Date: 2004-09-07 12:20 pm (UTC)
From: [identity profile] caesarsalad77.livejournal.com
I'm not trying to defend them...I think the police were in the wrong...but let's look at it from their point of view. A guy is on an obviously modified bicycle that probably has wires and a strange box and a laptop for no discernable reason. It looks suspicious. Could they have asked him what it was for? Yeah. They probably didn't because I'm betting they had orders from the top brass in the department to not take any chances. Anything that's remotely out of the ordinary has to be detained in the interest of public safety during a very volatile time, the RNC.

Date: 2004-09-07 03:54 pm (UTC)
From: [identity profile] strredwolf.livejournal.com
There's a problem with that: They did ask him. He answered truthfully. He showed him his ID to boot. He fully cooperated with the law, and they arrested him anyway.

Happend to me once

Date: 2004-09-10 04:23 pm (UTC)
From: [identity profile] felinoid.livejournal.com
They didn't ask for my ID they just went for the arrest.
This was in the 1980s... LONG before 9-11.

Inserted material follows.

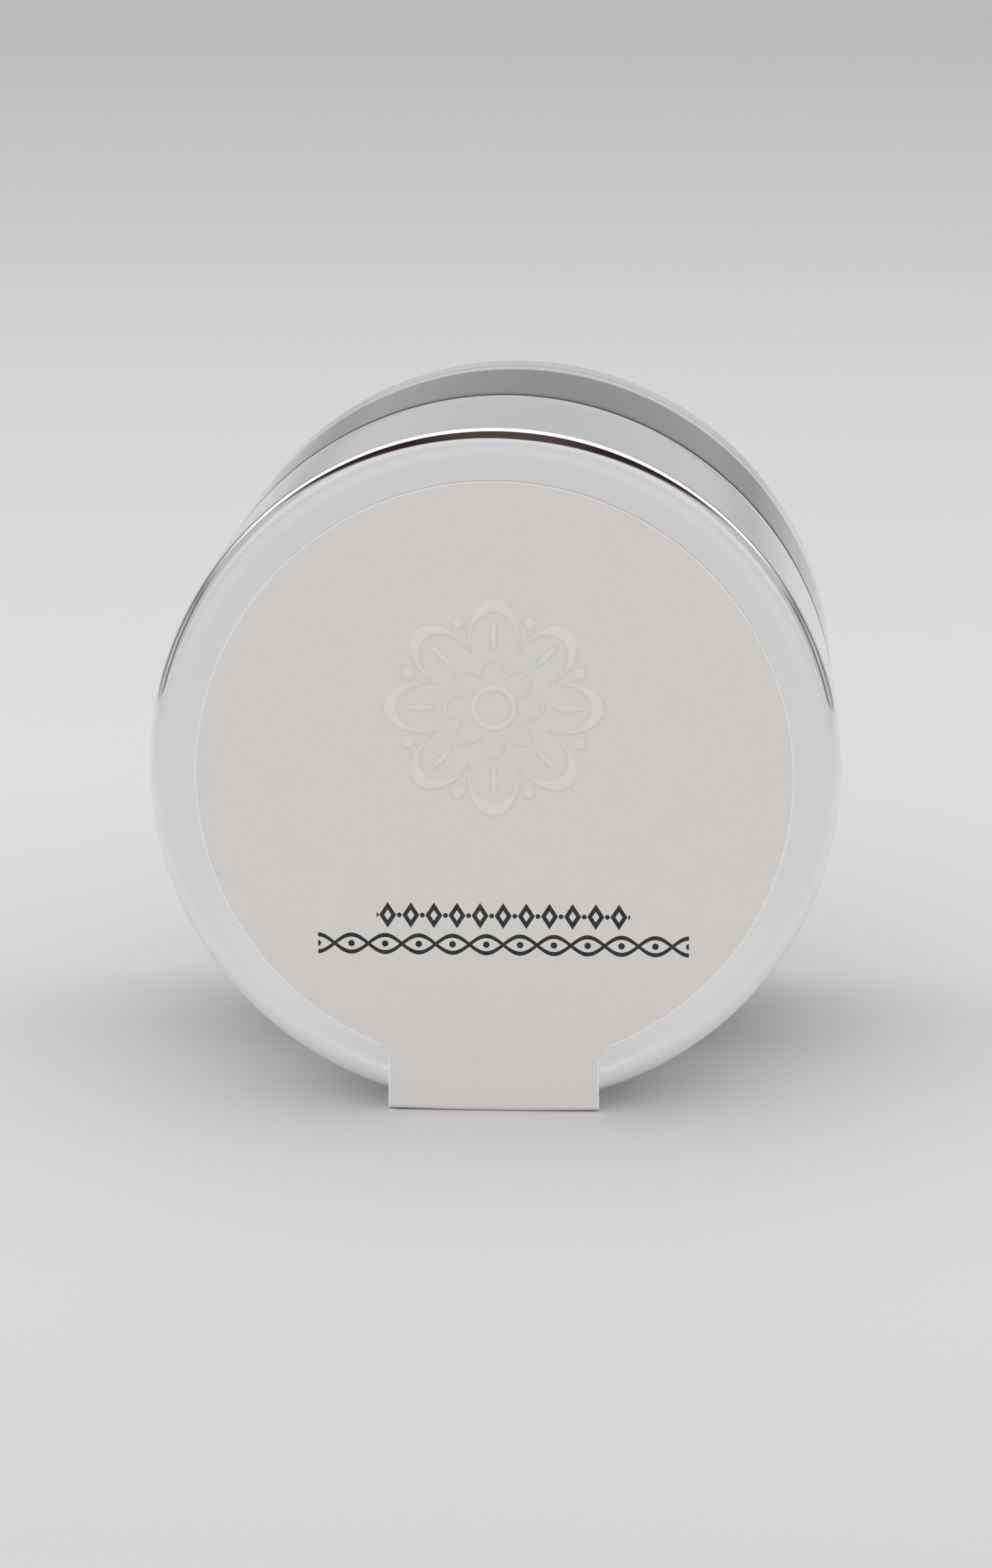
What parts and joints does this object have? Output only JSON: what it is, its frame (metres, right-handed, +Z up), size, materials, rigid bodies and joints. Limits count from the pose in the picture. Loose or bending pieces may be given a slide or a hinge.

The patreot act has extended the police powers to a grostesc extream that has set civil rights activists to research abuses however the abuses of power they are uncovering aren't even news to me.

In the 1980s and 1990s I checked into conspericy theroys and a number of them were attempts to explain away how the police got away with some of the very same abuses when in reality they've gotten away with it for decades.

For the record the disapearing deal isn't a power given to the police. It's a possability due to procedure. The arresting officers tend to be trusted far to much and an "accadent" in paperwork is all it takes.

Date: 2004-09-07 12:00 pm (UTC)
From: [identity profile] caesarsalad77.livejournal.com
Heh. Well they are technically allowed to arrest him...and they don't have to tell him why for 24 hours. Most likely, they got a bit freaked out by what must have looked like an oddly wired bicycle. Who's to say it couldn't have been a bomb?

Anyways, I'll bet he can sue. And I know he'll get any charges tossed out.

Date: 2004-09-07 12:21 pm (UTC)
From: [identity profile] kesarra.livejournal.com
What they were really doing was halting his freedom of speech and the freedoms of others by right of that hateful Act. WAY too many people want republicans to keep control. They can't afford to let the "other side" say anything during their little party.